Notes: The 3 time ranges are to facilitate comparability among the climate datasets. If a particular analysis is not intended to evaluate differences among climate datasets, then the value 'full' should be used. 1980-2001 is the period that is done by all 9 climate datasets (because WATCH stops in 2001). 1980-2009 was decided as the main 30-year overlap period for climate model comparisons besides WATCH. Actually thus far we're only looking at mai,soy,whe,ric,sor,and mil so the max of crop is 6.

The next step is to produce multi-model ensemble versions of the output to evaluate, for example, how well the ensemble perform relative to individual models. This step uses the multi-metrics files to produce versions of the biascorr files that aggregate all the models into weighted averages. The dimensions of tscorr_watch_.... are:

• dimensions:
• gadm0_index = 208 ; // 208 countries
• time = 41 ; // 41 years of WATCH data
• detr_methods = 5 ; // 5 detrending methods "none,lin,quad,ma,ffdtr"
• corr_methods = 2 ; // 2 additional correction methods "none,VS"
• top_models = 7 ; // number of the top performing models to include in the weighting, from 1..Nmods
• weighted = 2 ; // weight by the metric score or just evenly weight all the n top-performing mods.

With top_models=1, this just takes the best model (according to the chosen metric) for each country, and the weighting dimension has not effect in this case. For now we have chosen to leave out model/country/crop combinations with negative correlations, so some countries might not have all 7 values along the top_models dimension. For ones without, a fill_value '1.e+20f' is there instead. Since the scenarios vary so much between models, we don't include scenario as a separate dimension in the ensemble file. each model only contributes once to a given time-series ensemble, and we just take the "best" version of the model according to the given metric to contribute (so the ensembles mix default and fullharm and harmnon and etc. among different models).

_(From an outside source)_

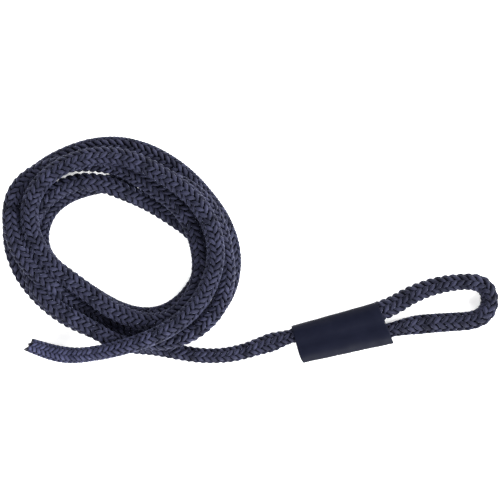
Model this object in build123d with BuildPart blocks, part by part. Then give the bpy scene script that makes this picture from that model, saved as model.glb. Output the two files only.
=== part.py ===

(also go into the /modelensemble/ folder) Now we produce multi-metrics files for the ensemble combinations in the same way we did for the models. This allows us to easily include the ensembles in visualization and analysis products produced from the multi-metric files. These ensemble metric files end up being 8 dimensional:

• dimensions:
• gadm0_index = 208 ;
• detr_methods = 5 ;
• corr_methods = 2 ;
• time_range = 3 ;
• climate = 9 ;
• crop = 6 ;
• top_models = 7 ;
• weighted = 2 ;

Notes: There is no scenario dimension in these files but instead there is a 'top_models' and a 'weighted' dimension that indicates the different properties from the ensembling step.

We include this in the version 1 processed folder, but its not actually used at this point for calculating any metrics. The rescaled folder contains versions of the data at the original 0.5 degree resolution that have been "rescaled" using the yield_retrend variable from the biascorr files so that the gridded data reproduces the country level trends from FAOstat. The idea is that this data will be somewhat directly comparable to the Ray et al and Iizumi et al datasets. The dimensions of the rescaled files are

• dimensions:
• time = 31 ; // for agmerra
• lat = 360 ;
• lon = 720 ;
• scen = 4 ; // for pdssat
• irr = 3 ; // includes rainfed, irrigated, and weighted sum

The rainfed and irrigated versions of the rescaled files are nonzero everywhere where there were valid simulation values (i.e. they are NOT weighted or masked by any areas). In the 'sum' version of the irr dimension, the value in each grid cell is weighted based on the fraction rainfed and irrigated, and thus gridcells with neither any rainfed or irrigated land for the given crop (according to the MIRCA mask) simply have null values. Eventually we will produce rescaled versions of the weighted ensemble combinations as well, which should prove interesting for a number of purposes.